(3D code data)

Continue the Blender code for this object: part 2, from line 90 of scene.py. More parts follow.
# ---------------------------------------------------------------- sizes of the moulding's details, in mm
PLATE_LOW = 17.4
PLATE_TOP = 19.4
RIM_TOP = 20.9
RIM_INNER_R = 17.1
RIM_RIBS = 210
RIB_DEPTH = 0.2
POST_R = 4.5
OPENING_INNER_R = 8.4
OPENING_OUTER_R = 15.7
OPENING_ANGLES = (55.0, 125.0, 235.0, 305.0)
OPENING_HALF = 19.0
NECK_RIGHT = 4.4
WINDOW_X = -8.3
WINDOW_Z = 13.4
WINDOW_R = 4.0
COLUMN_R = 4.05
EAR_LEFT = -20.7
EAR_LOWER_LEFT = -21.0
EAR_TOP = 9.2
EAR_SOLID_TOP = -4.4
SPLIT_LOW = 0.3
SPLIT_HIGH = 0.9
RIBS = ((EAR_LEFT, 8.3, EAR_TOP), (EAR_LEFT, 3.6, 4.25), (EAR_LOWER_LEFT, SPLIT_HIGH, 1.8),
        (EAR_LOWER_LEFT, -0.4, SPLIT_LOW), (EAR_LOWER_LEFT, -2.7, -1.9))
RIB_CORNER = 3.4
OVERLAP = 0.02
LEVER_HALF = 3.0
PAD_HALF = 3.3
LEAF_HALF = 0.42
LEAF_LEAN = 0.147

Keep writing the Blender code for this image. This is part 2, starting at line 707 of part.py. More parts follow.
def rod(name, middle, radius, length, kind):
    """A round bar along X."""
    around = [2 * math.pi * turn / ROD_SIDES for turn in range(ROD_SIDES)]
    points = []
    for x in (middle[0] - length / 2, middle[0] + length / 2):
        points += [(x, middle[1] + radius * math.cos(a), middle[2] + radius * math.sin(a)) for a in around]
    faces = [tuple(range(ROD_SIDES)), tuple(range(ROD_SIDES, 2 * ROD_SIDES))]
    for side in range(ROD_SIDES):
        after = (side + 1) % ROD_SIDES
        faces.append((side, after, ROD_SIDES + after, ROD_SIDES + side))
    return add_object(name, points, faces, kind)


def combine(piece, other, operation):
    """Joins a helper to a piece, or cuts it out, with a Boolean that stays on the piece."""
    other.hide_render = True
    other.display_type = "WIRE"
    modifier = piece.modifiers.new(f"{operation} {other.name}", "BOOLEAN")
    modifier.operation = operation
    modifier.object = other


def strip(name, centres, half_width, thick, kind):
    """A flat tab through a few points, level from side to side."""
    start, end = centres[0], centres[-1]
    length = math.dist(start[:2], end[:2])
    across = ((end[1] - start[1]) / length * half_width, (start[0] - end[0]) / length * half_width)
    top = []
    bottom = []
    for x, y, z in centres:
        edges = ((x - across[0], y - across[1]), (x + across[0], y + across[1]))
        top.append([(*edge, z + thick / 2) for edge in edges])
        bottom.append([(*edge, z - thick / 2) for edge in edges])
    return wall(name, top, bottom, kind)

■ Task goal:
Repeat precisely the lines of the data starting at the one containing "Keep writing the", last line included.

■ Output of the task:
Keep writing the Blender code for this image. This is part 2, starting at line 707 of part.py. More parts follow.
def rod(name, middle, radius, length, kind):
    """A round bar along X."""
    around = [2 * math.pi * turn / ROD_SIDES for turn in range(ROD_SIDES)]
    points = []
    for x in (middle[0] - length / 2, middle[0] + length / 2):
        points += [(x, middle[1] + radius * math.cos(a), middle[2] + radius * math.sin(a)) for a in around]
    faces = [tuple(range(ROD_SIDES)), tuple(range(ROD_SIDES, 2 * ROD_SIDES))]
    for side in range(ROD_SIDES):
        after = (side + 1) % ROD_SIDES
        faces.append((side, after, ROD_SIDES + after, ROD_SIDES + side))
    return add_object(name, points, faces, kind)


def combine(piece, other, operation):
    """Joins a helper to a piece, or cuts it out, with a Boolean that stays on the piece."""
    other.hide_render = True
    other.display_type = "WIRE"
    modifier = piece.modifiers.new(f"{operation} {other.name}", "BOOLEAN")
    modifier.operation = operation
    modifier.object = other


def strip(name, centres, half_width, thick, kind):
    """A flat tab through a few points, level from side to side."""
    start, end = centres[0], centres[-1]
    length = math.dist(start[:2], end[:2])
    across = ((end[1] - start[1]) / length * half_width, (start[0] - end[0]) / length * half_width)
    top = []
    bottom = []
    for x, y, z in centres:
        edges = ((x - across[0], y - across[1]), (x + across[0], y + across[1]))
        top.append([(*edge, z + thick / 2) for edge in edges])
        bottom.append([(*edge, z - thick / 2) for edge in edges])
    return wall(name, top, bottom, kind)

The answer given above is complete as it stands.